Aim => Return verbatim the inclusive range of lines running from the line that contains "Reconstruct the object" to the line that contains "end, standing on edge". Omit every other line.

>> START Records for this task

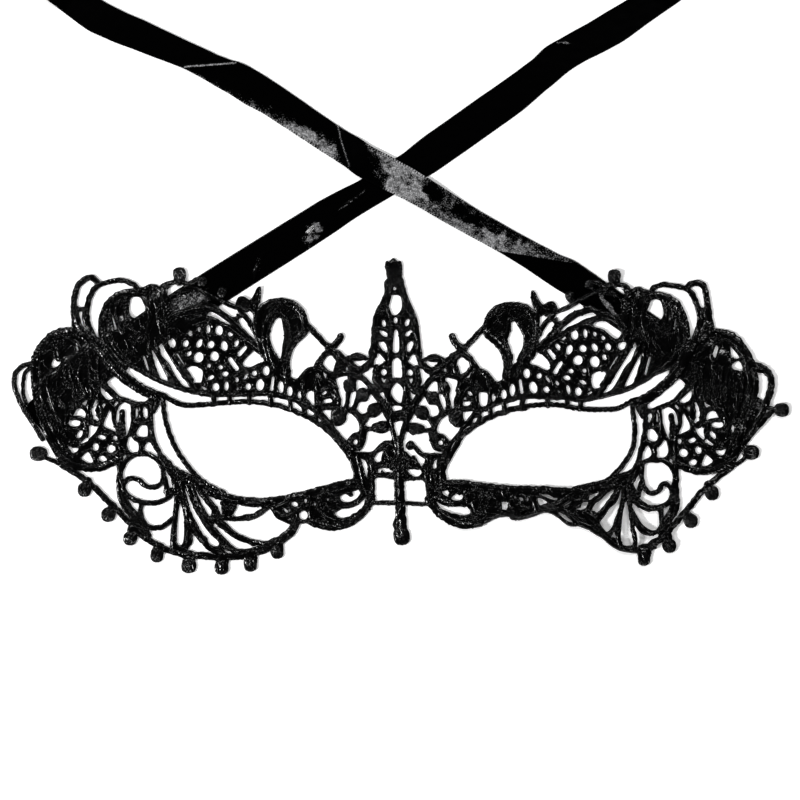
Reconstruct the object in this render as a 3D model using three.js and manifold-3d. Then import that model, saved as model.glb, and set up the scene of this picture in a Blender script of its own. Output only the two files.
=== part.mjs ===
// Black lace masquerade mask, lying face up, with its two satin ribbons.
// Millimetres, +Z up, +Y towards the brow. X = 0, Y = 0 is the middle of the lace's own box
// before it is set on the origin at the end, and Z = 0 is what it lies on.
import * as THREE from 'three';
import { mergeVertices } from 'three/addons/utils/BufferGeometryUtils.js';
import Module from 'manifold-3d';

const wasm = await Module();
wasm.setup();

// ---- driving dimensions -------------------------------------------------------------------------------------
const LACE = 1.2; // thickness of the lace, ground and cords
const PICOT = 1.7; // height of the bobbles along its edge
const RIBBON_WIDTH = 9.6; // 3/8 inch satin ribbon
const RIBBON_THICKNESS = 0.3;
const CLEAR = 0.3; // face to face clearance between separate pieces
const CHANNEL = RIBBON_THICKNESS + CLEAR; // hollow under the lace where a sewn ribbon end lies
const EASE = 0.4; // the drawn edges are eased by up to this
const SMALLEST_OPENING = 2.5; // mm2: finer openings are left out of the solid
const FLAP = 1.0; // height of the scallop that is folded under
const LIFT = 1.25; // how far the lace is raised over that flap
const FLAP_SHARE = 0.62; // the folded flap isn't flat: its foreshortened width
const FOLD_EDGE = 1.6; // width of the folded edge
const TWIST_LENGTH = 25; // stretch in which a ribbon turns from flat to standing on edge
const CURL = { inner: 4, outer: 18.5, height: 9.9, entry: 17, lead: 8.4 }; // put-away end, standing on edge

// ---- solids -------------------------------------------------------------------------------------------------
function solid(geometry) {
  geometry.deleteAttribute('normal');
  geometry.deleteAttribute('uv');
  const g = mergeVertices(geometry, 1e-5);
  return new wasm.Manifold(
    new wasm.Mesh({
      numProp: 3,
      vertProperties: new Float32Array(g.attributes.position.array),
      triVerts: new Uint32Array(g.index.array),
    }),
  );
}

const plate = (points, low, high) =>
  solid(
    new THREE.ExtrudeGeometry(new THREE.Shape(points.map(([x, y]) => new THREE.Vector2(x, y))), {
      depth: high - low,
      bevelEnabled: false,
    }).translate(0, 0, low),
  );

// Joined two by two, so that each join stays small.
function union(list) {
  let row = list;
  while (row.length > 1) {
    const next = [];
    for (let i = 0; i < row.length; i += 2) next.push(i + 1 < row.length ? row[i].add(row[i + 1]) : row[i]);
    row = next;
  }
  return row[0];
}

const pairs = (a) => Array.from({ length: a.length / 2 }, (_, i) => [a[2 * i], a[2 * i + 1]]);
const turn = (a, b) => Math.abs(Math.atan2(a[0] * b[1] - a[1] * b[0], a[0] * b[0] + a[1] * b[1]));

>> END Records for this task
>> START Records for this task

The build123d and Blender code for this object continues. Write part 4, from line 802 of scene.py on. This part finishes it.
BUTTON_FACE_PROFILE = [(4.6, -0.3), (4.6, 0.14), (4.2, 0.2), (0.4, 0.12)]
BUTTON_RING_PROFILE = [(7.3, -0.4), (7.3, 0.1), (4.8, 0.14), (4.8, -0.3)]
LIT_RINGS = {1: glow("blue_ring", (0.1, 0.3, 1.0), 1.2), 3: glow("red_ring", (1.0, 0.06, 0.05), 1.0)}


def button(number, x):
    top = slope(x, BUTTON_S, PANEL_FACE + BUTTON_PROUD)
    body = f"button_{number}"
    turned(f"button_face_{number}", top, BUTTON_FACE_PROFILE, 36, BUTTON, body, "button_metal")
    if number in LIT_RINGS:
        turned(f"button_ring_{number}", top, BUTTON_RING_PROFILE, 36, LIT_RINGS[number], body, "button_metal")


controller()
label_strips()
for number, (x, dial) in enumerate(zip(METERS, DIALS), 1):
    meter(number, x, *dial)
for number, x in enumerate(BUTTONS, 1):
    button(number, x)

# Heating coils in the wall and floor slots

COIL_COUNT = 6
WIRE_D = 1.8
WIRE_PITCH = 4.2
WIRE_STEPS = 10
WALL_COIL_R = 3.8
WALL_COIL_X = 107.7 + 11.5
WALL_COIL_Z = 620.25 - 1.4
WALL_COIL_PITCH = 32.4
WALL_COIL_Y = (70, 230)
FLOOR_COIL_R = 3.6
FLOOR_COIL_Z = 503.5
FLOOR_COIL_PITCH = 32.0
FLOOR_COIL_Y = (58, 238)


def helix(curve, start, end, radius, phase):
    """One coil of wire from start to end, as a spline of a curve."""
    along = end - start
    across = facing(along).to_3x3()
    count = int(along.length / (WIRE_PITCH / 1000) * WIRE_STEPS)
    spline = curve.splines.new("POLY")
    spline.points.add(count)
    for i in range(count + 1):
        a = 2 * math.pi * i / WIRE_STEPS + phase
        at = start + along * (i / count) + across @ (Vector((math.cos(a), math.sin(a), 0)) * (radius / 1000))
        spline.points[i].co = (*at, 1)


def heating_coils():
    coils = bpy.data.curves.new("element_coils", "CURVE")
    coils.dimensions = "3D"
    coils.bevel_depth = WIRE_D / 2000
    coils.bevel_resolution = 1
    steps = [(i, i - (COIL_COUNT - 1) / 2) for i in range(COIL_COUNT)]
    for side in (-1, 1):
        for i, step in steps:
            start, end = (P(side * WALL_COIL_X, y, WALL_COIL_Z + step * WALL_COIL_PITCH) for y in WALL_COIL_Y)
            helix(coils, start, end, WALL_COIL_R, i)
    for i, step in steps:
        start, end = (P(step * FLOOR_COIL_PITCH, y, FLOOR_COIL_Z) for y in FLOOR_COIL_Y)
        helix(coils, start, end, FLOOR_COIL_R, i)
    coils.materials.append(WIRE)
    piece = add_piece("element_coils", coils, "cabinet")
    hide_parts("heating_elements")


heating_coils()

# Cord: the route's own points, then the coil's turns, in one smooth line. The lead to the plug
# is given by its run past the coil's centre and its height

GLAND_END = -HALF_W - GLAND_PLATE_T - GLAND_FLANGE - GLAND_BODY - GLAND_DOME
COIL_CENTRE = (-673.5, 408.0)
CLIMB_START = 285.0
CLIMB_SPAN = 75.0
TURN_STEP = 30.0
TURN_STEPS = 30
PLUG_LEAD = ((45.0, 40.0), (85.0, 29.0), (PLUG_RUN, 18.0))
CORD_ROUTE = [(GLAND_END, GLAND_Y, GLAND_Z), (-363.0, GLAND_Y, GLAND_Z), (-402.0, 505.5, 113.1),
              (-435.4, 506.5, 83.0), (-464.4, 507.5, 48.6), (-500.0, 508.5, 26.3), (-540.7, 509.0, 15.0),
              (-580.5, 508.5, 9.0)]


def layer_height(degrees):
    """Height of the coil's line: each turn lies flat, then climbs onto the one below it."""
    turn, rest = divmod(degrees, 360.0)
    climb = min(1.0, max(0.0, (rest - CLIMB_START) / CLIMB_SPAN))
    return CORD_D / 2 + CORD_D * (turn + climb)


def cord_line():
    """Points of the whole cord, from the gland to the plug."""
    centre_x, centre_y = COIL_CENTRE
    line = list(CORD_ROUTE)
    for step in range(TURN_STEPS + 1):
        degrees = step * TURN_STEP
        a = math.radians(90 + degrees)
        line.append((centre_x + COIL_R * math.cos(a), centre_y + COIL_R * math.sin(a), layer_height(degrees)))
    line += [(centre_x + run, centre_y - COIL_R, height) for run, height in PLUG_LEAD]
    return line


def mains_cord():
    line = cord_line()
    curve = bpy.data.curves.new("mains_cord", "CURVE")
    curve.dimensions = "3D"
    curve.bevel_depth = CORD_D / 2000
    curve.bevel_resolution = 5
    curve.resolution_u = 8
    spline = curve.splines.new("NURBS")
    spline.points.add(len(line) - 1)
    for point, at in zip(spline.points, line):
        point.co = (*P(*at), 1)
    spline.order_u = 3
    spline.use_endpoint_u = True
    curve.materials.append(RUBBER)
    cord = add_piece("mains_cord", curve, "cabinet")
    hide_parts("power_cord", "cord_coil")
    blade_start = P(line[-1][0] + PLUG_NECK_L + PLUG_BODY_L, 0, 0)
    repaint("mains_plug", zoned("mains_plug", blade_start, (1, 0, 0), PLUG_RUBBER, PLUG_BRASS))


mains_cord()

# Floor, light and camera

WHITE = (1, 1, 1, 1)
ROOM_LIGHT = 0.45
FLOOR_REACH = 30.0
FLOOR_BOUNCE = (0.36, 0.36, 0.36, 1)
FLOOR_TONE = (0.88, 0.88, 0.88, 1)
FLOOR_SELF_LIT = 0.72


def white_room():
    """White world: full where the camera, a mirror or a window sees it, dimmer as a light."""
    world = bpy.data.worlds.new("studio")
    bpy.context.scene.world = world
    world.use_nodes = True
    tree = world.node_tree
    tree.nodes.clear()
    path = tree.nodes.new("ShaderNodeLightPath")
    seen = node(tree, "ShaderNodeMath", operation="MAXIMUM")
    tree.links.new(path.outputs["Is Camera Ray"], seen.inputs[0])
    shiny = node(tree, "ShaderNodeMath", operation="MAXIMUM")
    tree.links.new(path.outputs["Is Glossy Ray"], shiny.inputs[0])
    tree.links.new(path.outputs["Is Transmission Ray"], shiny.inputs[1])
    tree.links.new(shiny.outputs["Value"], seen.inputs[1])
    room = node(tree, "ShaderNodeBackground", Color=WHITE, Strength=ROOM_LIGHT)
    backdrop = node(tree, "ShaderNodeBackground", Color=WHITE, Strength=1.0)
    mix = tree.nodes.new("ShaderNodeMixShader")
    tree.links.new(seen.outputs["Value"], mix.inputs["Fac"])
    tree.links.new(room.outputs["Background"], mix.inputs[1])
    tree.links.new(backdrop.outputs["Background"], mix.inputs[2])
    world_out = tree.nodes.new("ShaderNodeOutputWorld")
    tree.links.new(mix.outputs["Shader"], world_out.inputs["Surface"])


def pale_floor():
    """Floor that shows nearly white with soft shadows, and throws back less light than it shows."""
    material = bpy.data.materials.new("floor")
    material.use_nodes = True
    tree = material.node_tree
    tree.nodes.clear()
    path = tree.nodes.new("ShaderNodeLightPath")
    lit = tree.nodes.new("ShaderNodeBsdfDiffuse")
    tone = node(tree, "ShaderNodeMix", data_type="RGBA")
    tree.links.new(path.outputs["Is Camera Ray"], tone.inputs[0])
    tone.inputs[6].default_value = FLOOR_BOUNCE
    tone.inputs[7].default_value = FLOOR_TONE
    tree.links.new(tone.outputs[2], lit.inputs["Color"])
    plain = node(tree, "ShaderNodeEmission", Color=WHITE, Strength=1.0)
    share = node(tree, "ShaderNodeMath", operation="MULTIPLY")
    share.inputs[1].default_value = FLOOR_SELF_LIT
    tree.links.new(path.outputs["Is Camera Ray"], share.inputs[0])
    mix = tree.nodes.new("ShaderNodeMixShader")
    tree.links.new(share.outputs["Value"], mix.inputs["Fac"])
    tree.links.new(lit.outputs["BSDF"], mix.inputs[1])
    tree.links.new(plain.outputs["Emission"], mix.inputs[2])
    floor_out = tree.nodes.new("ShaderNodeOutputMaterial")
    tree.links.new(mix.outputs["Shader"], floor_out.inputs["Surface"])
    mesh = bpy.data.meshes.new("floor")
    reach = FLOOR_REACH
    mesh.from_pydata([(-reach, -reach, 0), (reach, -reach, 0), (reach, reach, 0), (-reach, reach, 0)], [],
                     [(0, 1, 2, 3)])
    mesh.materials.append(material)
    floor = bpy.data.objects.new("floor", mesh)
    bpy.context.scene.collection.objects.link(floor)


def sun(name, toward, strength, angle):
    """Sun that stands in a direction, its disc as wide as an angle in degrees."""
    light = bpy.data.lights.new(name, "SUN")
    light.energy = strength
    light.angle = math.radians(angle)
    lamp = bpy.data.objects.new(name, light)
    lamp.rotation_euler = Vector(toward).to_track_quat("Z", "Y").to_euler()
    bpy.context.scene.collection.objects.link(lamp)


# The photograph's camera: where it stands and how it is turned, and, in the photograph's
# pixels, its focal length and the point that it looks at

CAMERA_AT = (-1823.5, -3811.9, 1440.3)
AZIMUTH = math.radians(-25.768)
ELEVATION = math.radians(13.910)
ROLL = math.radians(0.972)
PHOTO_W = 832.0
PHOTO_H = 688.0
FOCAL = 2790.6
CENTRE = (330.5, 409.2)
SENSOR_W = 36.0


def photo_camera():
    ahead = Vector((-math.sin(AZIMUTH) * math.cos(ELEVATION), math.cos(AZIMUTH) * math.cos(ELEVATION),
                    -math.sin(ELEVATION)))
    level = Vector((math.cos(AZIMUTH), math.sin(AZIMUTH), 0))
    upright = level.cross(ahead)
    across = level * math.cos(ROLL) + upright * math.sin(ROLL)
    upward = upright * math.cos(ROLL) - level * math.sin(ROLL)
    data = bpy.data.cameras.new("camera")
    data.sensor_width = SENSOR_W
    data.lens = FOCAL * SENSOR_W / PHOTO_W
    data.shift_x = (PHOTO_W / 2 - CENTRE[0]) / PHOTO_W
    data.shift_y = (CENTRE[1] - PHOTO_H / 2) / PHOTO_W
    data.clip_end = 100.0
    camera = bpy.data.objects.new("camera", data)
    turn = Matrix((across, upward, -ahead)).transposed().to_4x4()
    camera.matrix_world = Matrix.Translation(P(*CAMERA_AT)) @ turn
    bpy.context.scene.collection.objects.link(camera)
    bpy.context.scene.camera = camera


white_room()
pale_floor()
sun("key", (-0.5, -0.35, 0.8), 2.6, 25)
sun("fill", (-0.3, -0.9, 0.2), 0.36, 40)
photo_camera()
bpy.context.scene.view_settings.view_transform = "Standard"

>> END Records for this task

Task solution =>
Reconstruct the object in this render as a 3D model using three.js and manifold-3d. Then import that model, saved as model.glb, and set up the scene of this picture in a Blender script of its own. Output only the two files.
=== part.mjs ===
// Black lace masquerade mask, lying face up, with its two satin ribbons.
// Millimetres, +Z up, +Y towards the brow. X = 0, Y = 0 is the middle of the lace's own box
// before it is set on the origin at the end, and Z = 0 is what it lies on.
import * as THREE from 'three';
import { mergeVertices } from 'three/addons/utils/BufferGeometryUtils.js';
import Module from 'manifold-3d';

const wasm = await Module();
wasm.setup();

// ---- driving dimensions -------------------------------------------------------------------------------------
const LACE = 1.2; // thickness of the lace, ground and cords
const PICOT = 1.7; // height of the bobbles along its edge
const RIBBON_WIDTH = 9.6; // 3/8 inch satin ribbon
const RIBBON_THICKNESS = 0.3;
const CLEAR = 0.3; // face to face clearance between separate pieces
const CHANNEL = RIBBON_THICKNESS + CLEAR; // hollow under the lace where a sewn ribbon end lies
const EASE = 0.4; // the drawn edges are eased by up to this
const SMALLEST_OPENING = 2.5; // mm2: finer openings are left out of the solid
const FLAP = 1.0; // height of the scallop that is folded under
const LIFT = 1.25; // how far the lace is raised over that flap
const FLAP_SHARE = 0.62; // the folded flap isn't flat: its foreshortened width
const FOLD_EDGE = 1.6; // width of the folded edge
const TWIST_LENGTH = 25; // stretch in which a ribbon turns from flat to standing on edge
const CURL = { inner: 4, outer: 18.5, height: 9.9, entry: 17, lead: 8.4 }; // put-away end, standing on edge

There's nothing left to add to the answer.